The manufacture of excitement where there is none has long been a Sky trademark, and another is the cinematic trailer. Their latest epic, a somewhat unnecessary reminder that the football season will soon be upon us, features the actor Sean Bean, best known to television buffs as Sharpe, best known to football fans as a Blade, in both cases the tough-talking champion of hopeless causes.

This time Bean's mission is to convey the national feeling for the game, which he does by striding purposefully towards the camera as if about to chin it, all the while declaiming a hyperbole-rich rant. Football is, he declares, a passion, a religion, a way of life and in short barely less important to the average Briton than breathing. Grandiloquent tosh, but by all accounts a wow with the younger viewers. Sky, Bean concludes, understand how we feel about the game. Well of course they do - that is how they work out how much they can get away with charging us to watch it.

Match of the Eighties (BBC1) transported us back to a time when the game could be watched for free, but before we get too rosy-spectacled about the fairly recent past we should also recall some of the grimmer things about football 15-odd years ago, like rathole stadia, riot-happy fans and Kevin Keegan's experimental career as an easy-listening artiste.

Danny Baker was our guide, a man almost over-qualified to comment on an era of rampant bad taste. Danny introduced the show in a yellow and green bomber jacket and a baseball cap which bore the words "Taylor Made". Just for a moment the thought occurred that he might be flouting corporation rules on sponsorship but surely there are more salubrious spots on which to park your logo than Baker's bonce. Sponsors would be equally ill-advised to supply Danny with boots as his efforts to kick-start the series with a shot on goal were as off-target as his dress-sense.

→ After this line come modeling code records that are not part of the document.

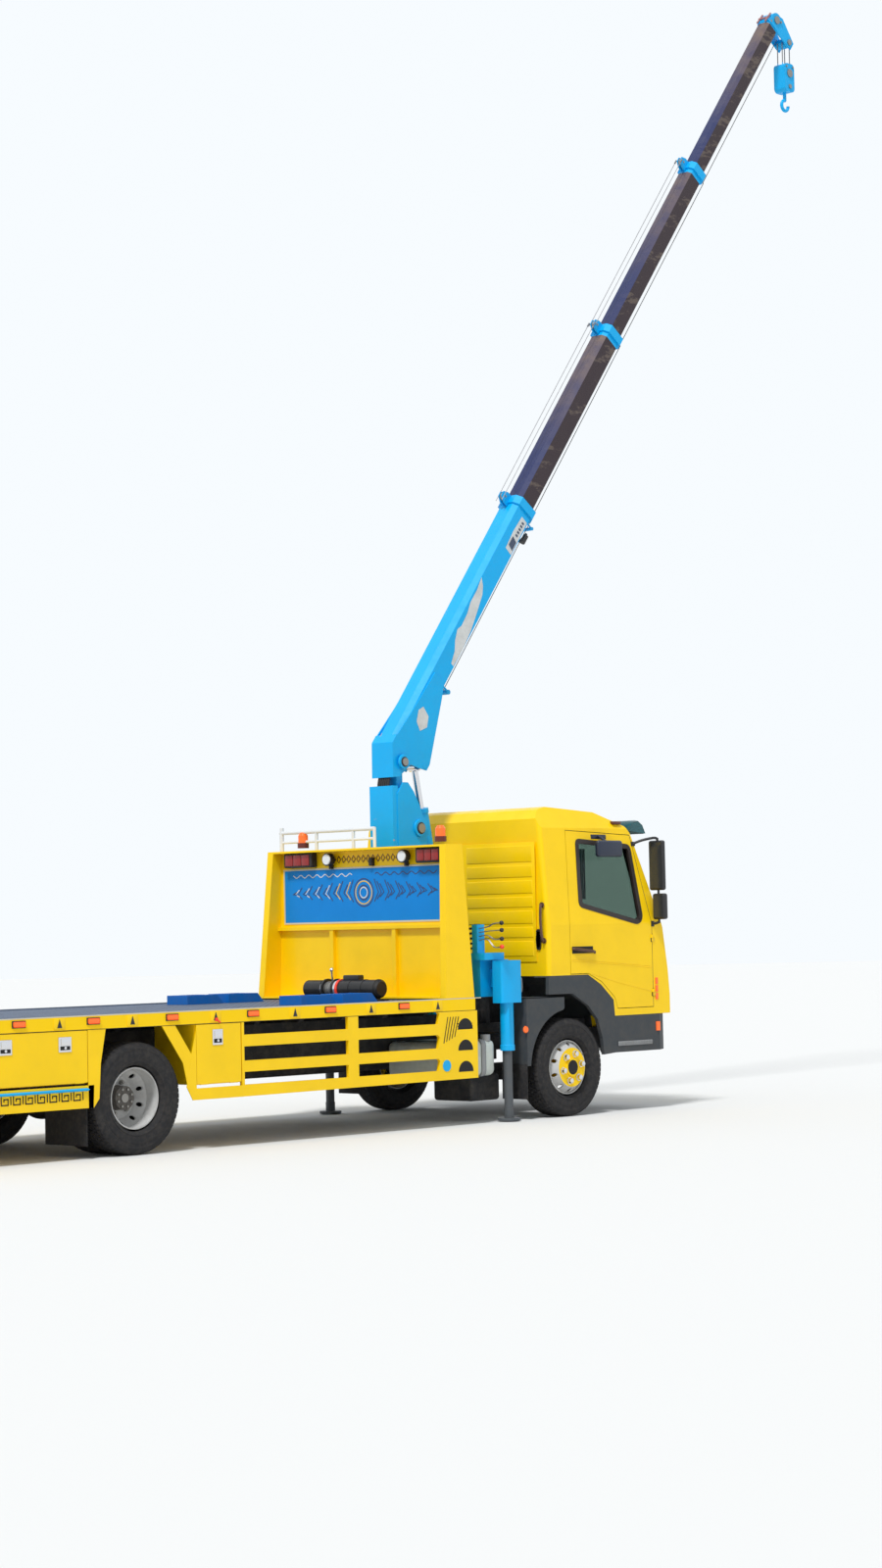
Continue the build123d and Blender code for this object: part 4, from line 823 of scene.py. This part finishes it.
# Levers of the crane's bank: four pairs of rods that end in black knobs, the lowest one red, and the hoses that
# run from the bank's back to the column
form, knobs, red = bmesh.new(), bmesh.new(), bmesh.new()
for index, (start_z, end_z) in enumerate(((1.625, 1.670), (1.590, 1.610), (1.556, 1.537), (1.522, 1.471))):
    for x in (-0.906, -0.894):
        sweep(form, ((x, -0.94, start_z), (x, -1.05, start_z + 0.012), (x, -1.13, end_z - 0.004), (x, -1.205, end_z)),
              0.004, 6, 4)
    ball(red if index == 3 else knobs, -0.900, -1.216, end_z, 0.019)
block(knobs, (-0.925, -0.955, 1.43), (-0.872, -0.915, 1.665), 0.006)
for index in range(5):
    pin(knobs, -0.90, -0.915, -0.885, 1.46 + index * 0.042, 0.014, 12)
finished("lever_rods", form, dull_steel, "root")
finished("lever_knobs", knobs, black_plastic, "root")
# The red knob glows a little: painted light
finished("lever_red_knob", red, red_lens_and_painted_glow, "root")
hoses = bmesh.new()
for index in range(5):
    z = 1.46 + index * 0.042
    sweep(hoses, ((-0.90, -0.885, z), (-0.905, -0.80, z - 0.01), (-0.94, -0.62 + 0.03 * index, z - 0.08),
                  (-0.95, -0.42, 1.42), (-0.93, -0.22, 1.40 + 0.01 * index)), 0.010, 8, 5)
finished("lever_hoses", hoses, rubber, "root")

# Outriggers: the CAD housings with their upright edges rounded, a collar low on each leg's housing, and a bent
# handle at the front
def copied(node):
    """A bmesh of a node's form, its flat faces whole."""
    form = bmesh.new()
    form.from_mesh(nodes[node].data)
    bmesh.ops.remove_doubles(form, verts=form.verts, dist=0.00002)
    bmesh.ops.dissolve_limit(form, angle_limit=math.radians(0.5), verts=form.verts, edges=form.edges)
    return form


for side, word in ((1, "left"), (-1, "right")):
    form, handle = bmesh.new(), bmesh.new()
    low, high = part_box(f"outrigger_beam_{word}")
    leg_x = -0.719
    leg_y = side * 1.086
    rod(form, (leg_x, leg_y, low.z + 0.002), (leg_x, leg_y, low.z + 0.045), 0.062, 28)
    rod(form, (leg_x, leg_y, low.z + 0.045), (leg_x, leg_y, low.z + 0.060), 0.062, 28, 0.05)
    finished(f"jack_collar_{word}", form, blue_paint, f"outrigger_{word}")
    outer = max(abs(low.y), abs(high.y)) * side
    front = high.x - front_axle_x
    sweep(handle, ((front - 0.004, outer - side * 0.05, 1.20), (front + 0.040, outer - side * 0.05, 1.195),
                   (front + 0.042, outer - side * 0.05, 1.09), (front - 0.004, outer - side * 0.05, 1.085)), 0.009, 8,
          4)
    housing = copied(f"outrigger_beam_{word}")
    upright = []
    for edge in housing.edges:
        way = edge.verts[0].co - edge.verts[1].co
        if way.length > 0.15 and abs(way.z) > 0.98 * way.length and edge.calc_face_angle(0) > math.radians(60):
            upright.append(edge)
    soften(housing, upright, 0.022, 4)
    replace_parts(finished(f"rounded_outrigger_{word}", housing, crane_paint, f"outrigger_{word}"),
                f"outrigger_beam_{word}")
    finished(f"outrigger_handle_{word}", handle, galvanised, f"outrigger_{word}")

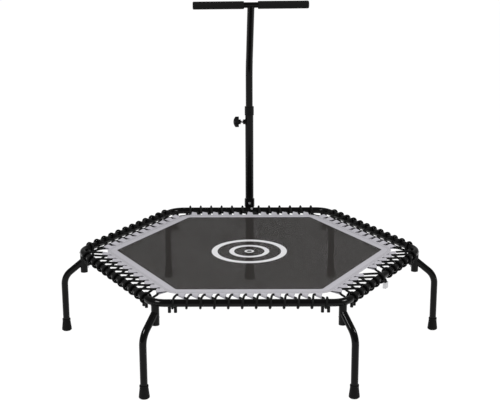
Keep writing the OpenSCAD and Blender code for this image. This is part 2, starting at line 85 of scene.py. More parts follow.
def make_camera():
    data = bpy.data.cameras.new("studio_camera")
    data.sensor_width = SENSOR_W
    data.lens = SENSOR_W * FOCAL_SHARE
    data.clip_end = FAR_CLIP
    camera = bpy.data.objects.new("studio_camera", data)
    turned = Matrix(np.array(camera_axes(CAMERA_YAW, CAMERA_PITCH, CAMERA_ROLL)).T.tolist())
    camera.matrix_world = Matrix.Translation(CAMERA_PLACE) @ turned.to_4x4()
    bpy.context.scene.collection.objects.link(camera)
    bpy.context.scene.camera = camera
    return camera


camera = make_camera()
print("camera lens", round(camera.data.lens, 1), "mm")

# %% [markdown]
# ## Shader maths as plain expressions
# A finish is a graph of small nodes. Wired by hand it is hard to read, so one class wraps a
# socket and turns its arithmetic and comparisons into Math nodes, and one method makes any
# other node. A pattern can then be written as the formula that a maker would use for it.

# %% Helpers for finishes
class Value:
    """A socket that carries a number over the surface. Arithmetic on it adds Math nodes."""

    def __init__(self, finish, socket):
        self.finish, self.socket = finish, socket

    def math(self, operation, *operands):
        return self.finish.node("Math", {"operation": operation}, dict(enumerate(operands)))

    def __add__(self, other):
        return self.math("ADD", self, other)

    def __mul__(self, other):
        return self.math("MULTIPLY", self, other)

    def __sub__(self, other):
        return self.math("SUBTRACT", self, other)

    def __rsub__(self, other):
        return self.math("SUBTRACT", other, self)

    def __mod__(self, other):
        return self.math("FLOORED_MODULO", self, other)

    def __lt__(self, other):
        return self.math("LESS_THAN", self, other)

    def __gt__(self, other):
        return self.math("GREATER_THAN", self, other)

    __radd__, __rmul__ = __add__, __mul__


class Finish:
    """One procedural material that ends in a Principled shader."""

    def __init__(self, name, **constants):
        self.material = bpy.data.materials.new(name)
        self.material.use_nodes = True
        self.tree = self.material.node_tree
        self.shader = next(n for n in self.tree.nodes if n.type == "BSDF_PRINCIPLED")
        self.set(**constants)

    def set(self, **sockets):
        """Sets or links the shader's sockets, named with underscores for their spaces."""
        for name, value in sockets.items():
            self.feed(self.shader.inputs[name.replace("_", " ")], value)

    def feed(self, socket, value):
        if isinstance(value, Value):
            self.tree.links.new(value.socket, socket)
        else:
            socket.default_value = value

    def node(self, kind, settings=None, inputs=None, output=0):
        """A node of the given kind: its settings first, then its sockets; returns one output."""
        made = self.tree.nodes.new("ShaderNode" + kind)
        for name, value in (settings or {}).items():
            setattr(made, name, value)
        for key, value in (inputs or {}).items():
            self.feed(made.inputs[key], value)
        return Value(self, made.outputs[output])

    def place(self, kind="Object"):
        """X, Y and Z of the surface point: Object coordinates in metres, or the piece's own UV."""
        where = self.node("TexCoord", output=kind)
        return [self.node("SeparateXYZ", {}, {0: where}, axis) for axis in "XYZ"]

    def noise(self, scale, detail, stretch=(1, 1, 1)):
        """Soft noise from 0 to 1: `scale` blotches to the metre, times `stretch` along each axis."""
        where = self.node("TexCoord", output="Object")
        scaled = self.node("Mapping", {}, {"Vector": where, "Scale": stretch})
        return self.node("TexNoise", {}, {"Vector": scaled, "Scale": scale, "Detail": detail}, "Fac")

    def mix(self, factor, low, high):
        """The colour `low` where factor is 0 and `high` where it is 1."""
        return self.node("Mix", {"data_type": "RGBA"}, {0: factor, 6: low, 7: high}, 2)

    def smooth(self, value, low, high):
        """0 up to low, 1 past high, and a smooth step in between. Low may be the larger one."""
        return self.node("MapRange", {"interpolation_type": "SMOOTHSTEP"}, {0: value, 1: low, 2: high})

    def bump(self, height, distance, strength=1.0):
        """A surface that stands `distance` metres proud where height is 1."""
        levels = {"Height": height, "Distance": distance, "Strength": strength}
        return self.node("Bump", {}, levels, "Normal")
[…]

Settling in to unseen voiceover mode - much the best way to watch him - Baker quickly reaffirmed his cheery Cockney chappy credentials by wittily pointing out that such was the length of the dole queues on Merseyside in the early 1980s there were more people employed as footballers than in any other job. Cue mass channel-hopping in the Liverpool area.

Those that did switch will have missed clips of one of Merseyside's finest- ever sides in their pomp - not that Everton fans will have minded. But Liverpool's Scottish enforcers, Dalglish, Souness and Hansen, did not have things all their own way in the early Eighties. Cyrille Regis was romping through the middle for West Bromwich Albion (he might have saved his energy if he had known how many years he had ahead of him in the game), another player destined to carry his boots far and wide was signing for Arsenal ("Hopefully it's just the one move and now I'm established for life" - Clive Allen), Butch Wilkins had hair, and young Glenn Hoddle was looping long balls for Spurs and England, prompting a vintage shaft of wit from Jasper Carrott: "They say Glenn Hoddle has found God. I thought, 'Blimey, what a pass...'"

But it is not the passing skills of Hoddle that take the breath away, it is the skimpy shorts. Hoddle, Peter Barnes of West Brom and the "Blond Bombshell" Gary Shaw of Aston Villa all capered around in little numbers resembling hot pants or modern designer underwear. None of these players had any qualms about diplaying their class on the field. But they didn't leave much else to the imagination either.